Это было слишком. Такой несправедливости нельзя было вынести.
– Вы страус, – воскликнула я с отчаянием, – боже мой, как я устала откапывать вашу голову, зарытую в песок!
– А вы! – подхватил он. – Вы-то сами разве не страус? И притом дьявольски хитрый!
– Почему хитрый?
– Потому что оглядываетесь. Одним глазком на опасность – и опять в песок, на опасность – и опять в песок.
Он это изобразил так потешно, что нельзя было не рассмеяться. Но я тут же подумала: “Осторожно! Он, оказывается, не так слеп и разбирается во мне неплохо”».
Эти встречи были одновременно желанны и мучительны, даже, порой, невыносимы. А когда однажды Толстой явился в три часа ночи, пояснив, что после выступления на благотворительном вечере у него разболелась голова, что его одолевает бессонница, от которой спасение – она: «посижу около вас минут десять» – и пройдет, она подумала: «Значит, я еще средство от бессонницы», заявила, что есть два верных средства. Первое – читать в постели «Илиаду» Гомера (гекзаметр укачивает, как люлька). И второе – на пять минут перед сном опускать ноги в таз с холодной водой. Решила для себя: «Пора все это кончать», тем более «обещала и сыну, и мужу рождественскую елку зажечь в Петербурге, у себя дома, на Спасской улице».
Но человек предполагает, а Бог располагает. Борьба с самой собой, борьба со своими чувствами истощила. Ведь, по словам Натальи Васильевны, тоже весьма метким, «чтобы врага победить, надо не только знать его, надо его угадывать, ибо чаще всего он нападает замаскированный». И далее: «Я это говорю, припоминая свою борьбу с нарождавшимся чувством, прикрывавшим себя разнообразными масками. Чтобы убить его, я била, зажмурясь от страха, мимо, не по тому месту. Все во мне было в синяках от этих ушибов, а чувство оставалось невредимым. И неизвестно, чем бы кончилось это самоистязание, если бы помощь не пришла со стороны. Я заболела. Тяжелая форма гриппа осложнилась воспалением ушей. Был момент, когда родители мои перепугались и разговор шел об операции».

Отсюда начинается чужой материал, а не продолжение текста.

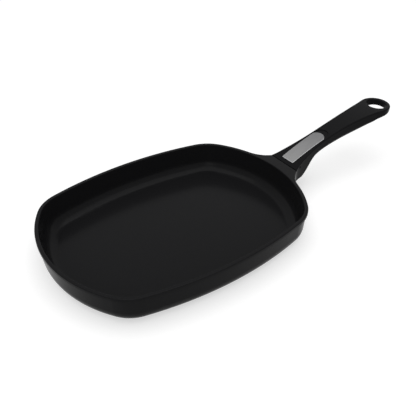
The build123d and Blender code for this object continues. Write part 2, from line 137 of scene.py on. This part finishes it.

Выздоровление шло медленно. Но однажды, когда она еще не совсем поправилась, сестра вошла в комнату и, не зажигая свет, хотя были сумерки, спросила:
– Ты хочешь видеть Толстого? Он здесь, в передней.
«Толстой вошел робко, как входят к больным, словно стесняясь своего здоровья, своего благополучия, своих размеров. Он взял мою руку и долго не выпускал ее, держал бережно.
– Вам лучше? – спросил. – Мне вас плохо видно. – И, вглядываясь в мое лицо, наклонился, сказал: – Похудели, похорошели.